++++ Data provided ++++
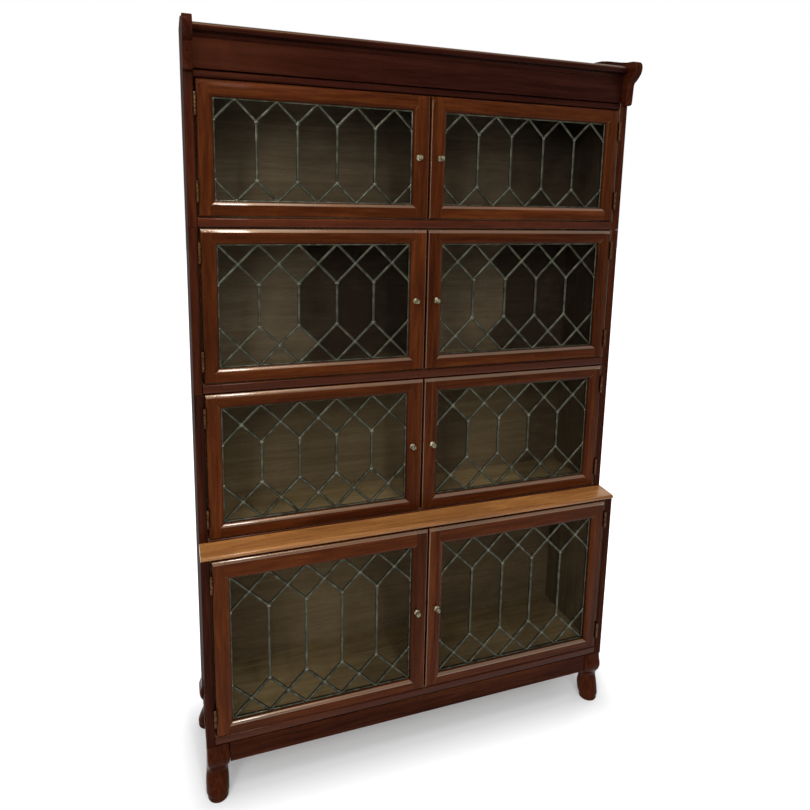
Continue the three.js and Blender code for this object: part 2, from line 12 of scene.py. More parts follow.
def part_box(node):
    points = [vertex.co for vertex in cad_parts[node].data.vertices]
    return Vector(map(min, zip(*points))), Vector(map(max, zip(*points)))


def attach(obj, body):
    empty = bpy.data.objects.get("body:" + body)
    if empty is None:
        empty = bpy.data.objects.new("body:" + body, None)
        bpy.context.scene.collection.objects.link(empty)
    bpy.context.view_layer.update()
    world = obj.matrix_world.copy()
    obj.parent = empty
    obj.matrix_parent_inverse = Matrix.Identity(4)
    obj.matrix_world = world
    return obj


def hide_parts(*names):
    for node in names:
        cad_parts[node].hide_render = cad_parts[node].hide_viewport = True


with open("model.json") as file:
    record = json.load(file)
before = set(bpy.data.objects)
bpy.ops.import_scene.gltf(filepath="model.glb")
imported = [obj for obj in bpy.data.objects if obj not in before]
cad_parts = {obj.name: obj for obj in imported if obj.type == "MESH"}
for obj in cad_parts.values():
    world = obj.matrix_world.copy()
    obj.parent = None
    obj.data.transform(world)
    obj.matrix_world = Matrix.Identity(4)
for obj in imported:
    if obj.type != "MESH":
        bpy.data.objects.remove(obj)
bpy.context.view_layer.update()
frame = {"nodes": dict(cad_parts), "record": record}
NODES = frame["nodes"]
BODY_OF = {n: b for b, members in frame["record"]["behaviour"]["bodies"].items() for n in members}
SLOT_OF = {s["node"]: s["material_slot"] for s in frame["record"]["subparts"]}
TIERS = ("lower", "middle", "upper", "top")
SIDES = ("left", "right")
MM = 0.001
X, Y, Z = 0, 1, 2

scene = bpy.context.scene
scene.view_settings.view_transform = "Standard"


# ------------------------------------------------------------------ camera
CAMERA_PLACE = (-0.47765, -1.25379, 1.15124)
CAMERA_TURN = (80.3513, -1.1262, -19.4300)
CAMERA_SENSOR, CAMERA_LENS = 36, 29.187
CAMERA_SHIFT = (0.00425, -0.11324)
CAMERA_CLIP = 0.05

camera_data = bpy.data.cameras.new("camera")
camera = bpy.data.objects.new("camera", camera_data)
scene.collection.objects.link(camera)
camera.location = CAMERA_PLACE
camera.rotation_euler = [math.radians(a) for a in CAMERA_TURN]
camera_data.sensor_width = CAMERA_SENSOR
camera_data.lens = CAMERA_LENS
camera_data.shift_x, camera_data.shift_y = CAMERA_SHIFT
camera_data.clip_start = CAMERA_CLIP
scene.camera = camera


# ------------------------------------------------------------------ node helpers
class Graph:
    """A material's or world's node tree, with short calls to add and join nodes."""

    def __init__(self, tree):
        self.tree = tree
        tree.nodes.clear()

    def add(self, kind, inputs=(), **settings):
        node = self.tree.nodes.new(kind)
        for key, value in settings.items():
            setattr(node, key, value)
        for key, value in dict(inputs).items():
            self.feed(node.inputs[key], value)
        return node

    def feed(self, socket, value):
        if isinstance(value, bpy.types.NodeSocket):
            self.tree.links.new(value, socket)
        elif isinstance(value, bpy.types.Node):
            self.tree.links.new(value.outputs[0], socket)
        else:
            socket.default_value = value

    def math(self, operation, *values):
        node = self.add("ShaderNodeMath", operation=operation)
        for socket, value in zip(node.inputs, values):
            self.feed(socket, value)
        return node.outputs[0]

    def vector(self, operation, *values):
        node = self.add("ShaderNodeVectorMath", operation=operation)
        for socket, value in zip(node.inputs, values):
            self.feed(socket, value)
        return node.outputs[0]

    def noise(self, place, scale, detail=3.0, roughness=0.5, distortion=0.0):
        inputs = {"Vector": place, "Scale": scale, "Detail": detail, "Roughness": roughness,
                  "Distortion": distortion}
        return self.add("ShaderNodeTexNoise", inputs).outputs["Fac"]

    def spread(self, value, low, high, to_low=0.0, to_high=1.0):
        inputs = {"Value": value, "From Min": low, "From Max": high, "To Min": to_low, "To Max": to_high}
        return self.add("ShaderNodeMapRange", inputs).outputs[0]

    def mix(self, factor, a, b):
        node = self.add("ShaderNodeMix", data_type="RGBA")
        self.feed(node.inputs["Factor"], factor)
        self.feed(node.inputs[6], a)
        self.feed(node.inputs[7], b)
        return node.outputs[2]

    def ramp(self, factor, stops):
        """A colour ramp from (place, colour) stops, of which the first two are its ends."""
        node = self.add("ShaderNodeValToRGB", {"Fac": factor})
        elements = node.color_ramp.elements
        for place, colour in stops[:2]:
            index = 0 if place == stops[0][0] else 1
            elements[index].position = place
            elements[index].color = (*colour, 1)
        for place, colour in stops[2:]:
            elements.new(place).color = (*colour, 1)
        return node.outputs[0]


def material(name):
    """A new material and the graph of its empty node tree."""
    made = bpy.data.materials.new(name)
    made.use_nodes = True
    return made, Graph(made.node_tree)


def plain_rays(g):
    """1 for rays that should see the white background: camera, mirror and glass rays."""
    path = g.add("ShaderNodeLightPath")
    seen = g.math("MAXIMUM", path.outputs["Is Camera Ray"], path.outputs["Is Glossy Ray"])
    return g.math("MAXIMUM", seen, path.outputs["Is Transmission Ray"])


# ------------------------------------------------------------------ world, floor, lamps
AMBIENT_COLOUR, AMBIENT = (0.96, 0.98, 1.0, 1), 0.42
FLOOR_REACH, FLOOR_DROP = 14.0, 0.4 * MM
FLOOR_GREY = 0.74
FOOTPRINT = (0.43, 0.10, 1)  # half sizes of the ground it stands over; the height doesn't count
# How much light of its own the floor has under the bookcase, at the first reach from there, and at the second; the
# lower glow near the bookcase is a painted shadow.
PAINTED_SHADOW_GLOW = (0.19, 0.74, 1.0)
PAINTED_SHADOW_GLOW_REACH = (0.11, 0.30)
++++
--- Brief ---
Look at the material above and copy, word for word, its lines from the first through the one containing "obj.matrix_parent_inverse = Matrix.Identity(4)".

--- Task output ---
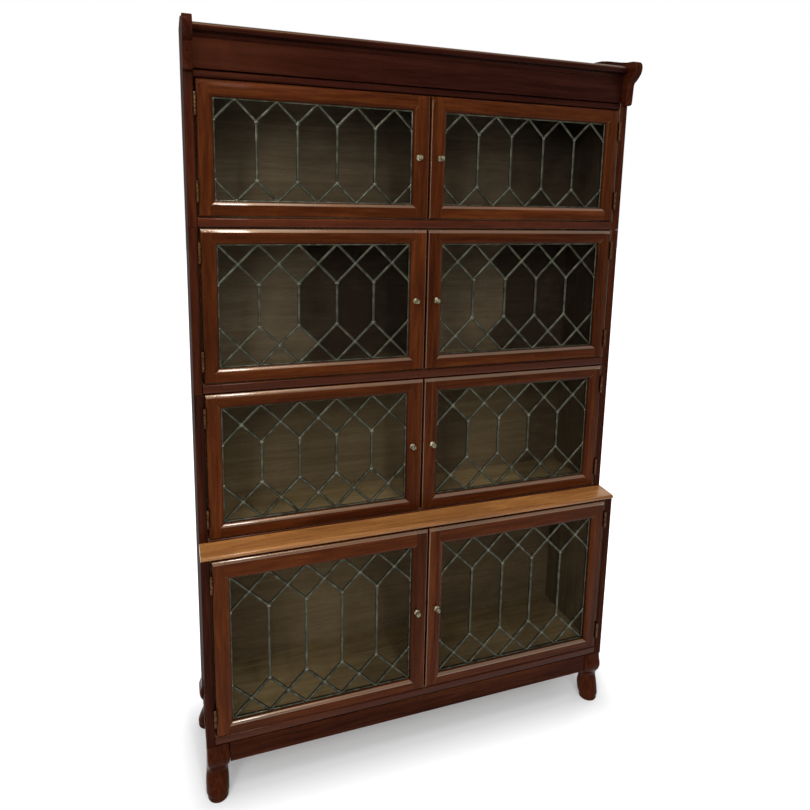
Continue the three.js and Blender code for this object: part 2, from line 12 of scene.py. More parts follow.
def part_box(node):
    points = [vertex.co for vertex in cad_parts[node].data.vertices]
    return Vector(map(min, zip(*points))), Vector(map(max, zip(*points)))


def attach(obj, body):
    empty = bpy.data.objects.get("body:" + body)
    if empty is None:
        empty = bpy.data.objects.new("body:" + body, None)
        bpy.context.scene.collection.objects.link(empty)
    bpy.context.view_layer.update()
    world = obj.matrix_world.copy()
    obj.parent = empty
    obj.matrix_parent_inverse = Matrix.Identity(4)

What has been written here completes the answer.